Geant4 Monte Carlo simulation is employed to study the transmission efficiency of the window film. Fig. 4(a) shows a snapshot of the propagation of alpha particles from a ²³⁹Pu source. The particles passing into the ionization region are recorded. The blue layer represents the detector window film and the gray layer represents ionization region; the solid lines represent the tracks of alpha particles released from the radioactive source.

Fig. 4.Full-screen View

(a) GEANT4 model for a THGEM detector with a ²³⁹Pu source and (b) the simulation result of different thickness of seal film. The detector efficiency changes with energy of alpha particle.

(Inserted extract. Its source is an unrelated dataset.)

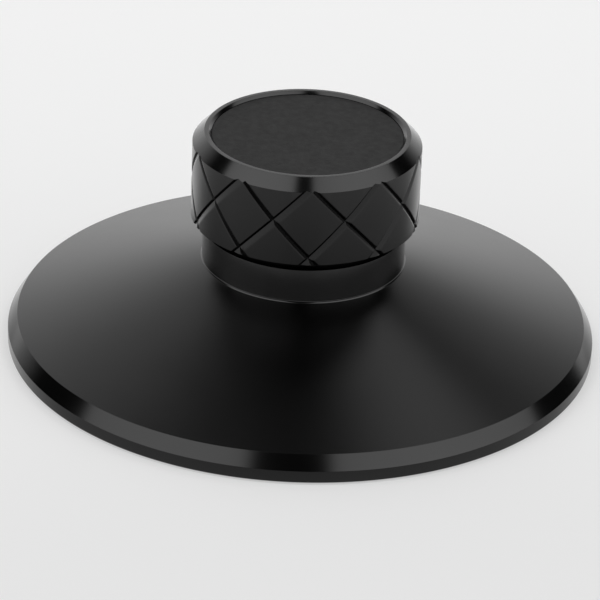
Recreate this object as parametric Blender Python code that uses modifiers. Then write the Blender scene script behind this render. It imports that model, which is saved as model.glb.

The results are shown in Fig. 4(b). It can be seen that the transmission efficiencies are close to the detection efficiency, which indicates that the detection efficiency decreases owing to the window film.

3.1.2 Alpha detection efficiency studies

The detection efficiency will be affected by the drift electric field (ΔE_drift), the induced electric field (ΔE_ind), and the THGEM electric field (ΔE_THGEM). Fig. 5 shows the results of the detection efficiency under different electric field configurations.

Fig. 5.Full-screen View

(a) Detection efficiency dependence on V_drift under constant V_ind = 100 V and ΔV_THGEM = 650 V. (b) Detection efficiency dependence on ΔV_THGEM under constant V_ind = 100 V and V_drift = 350 V. (c) Detection efficiency dependence on V_ind under constant V_drift = 350 V and ΔV_THGEM = 650 V.

With increasing V_drift, the recombination effect reduces. This is caused by the primary electrons, which are accelerated by the high drift electric field and bombarded onto the upper surface electrode of the THGEM instead of drifting into the THGEM holes to be amplified. The V_drift was optimized to be 350 V.

The detection efficiency increases with increasing induction voltage V_ind. This is due to the small portion of amplified electrons that are collected by the bottom layer of THGEM. This portion decreases and thus increases V_ind. V_ind was optimized to be 100 V.

3.2 Imaging and position resolution measurement

The THGEM detectors are read out by two-dimensional strips and are shown in Fig. 6(a). There are 64 channels in each direction. Those signals are fed to the GASTONE ASIC Chip which offers 64 channels of charge sensitive preamplifier-shaper circuits and then discriminates those signals with 4 tunable thresholds [16-18]. The digitized signals are then daisy-chained and packaged by a Xlinx FPGA, then sent to a computer for online data analysis. The scheme is shown in Fig. 6(b).

Fig. 6.Full-screen View

(a) Readout anode board and (b) scheme of the readout.

Fig. 7 shows the 2D plot of the alpha radioactive source. To study the spatial resolution, a small collimator was used. The results are shown in the Fig. 8. The pad pitch t limits the spatial resolution to $FMHW=t/\sqrt{1}2$[19, 20]. Each pad has a rectangular shape and is placed at a pitch of 2.82 mm in the x direction and 3.13 mm in the y direction. A Gaussian fit of the current distribution along the strips results in x of 0.81 strips and y of 0.80 strips. Hence, the spatial resolution of x and y is 2.28 mm and 2.50 mm, respectively.

Fig. 7.Full-screen View

Imaging of surface contaminate.

Fig. 8.Full-screen View

Distribution of strip number in X and Y directions.

3.3 Long-term stability

To study the long-term stability of the detector, we continuously operated the system for a half-month while recording data every 5 minutes. The detector was set to ΔV_THGEM=650 V, V_drift=350 V, and V_ind=100 V. The result is shown in Fig. 9. The detection efficiency shows a good stability, which varies about 3.2% over 16 days.

Fig. 9.Full-screen View

Long-term stability of the detector.

4 Surface contamination monitor

The SCM (Fig. 10) was designed to precisely measure the position of a surface where alpha contamination might have occurred. For instance, it can be used at nuclear plants to check if workers’ hands are contaminated. The SCM is divided into three parts: the probe unit, the display unit, and the controller unit. The probe unit contains two alpha detectors with an effective area of 20×20 cm. The controller unit contains an 8 L gas cylinder, HV power supply, and a mass flowmeter. The display unit is a thin-client industrial computer.

Fig. 10.Full-screen View

Diagram of the SCM.

Online software has been developed in C programming language, based on multi-thread architecture. The gas flowmeter and the HV modules are automatically monitored by a slow-control thread. Data acquisition, as well as the online analysis, and plots display are validated.

5 Conclusion

In summary, a THGEM-based SCM prototype has been successfully developed. A 48% ²³⁹Pu alpha detection efficiency has been achieved. The thickness of the window film was optimized to 5 μm. The spatial resolution was less than 3 mm. The system was in operation for almost half a month and showed good stability performance.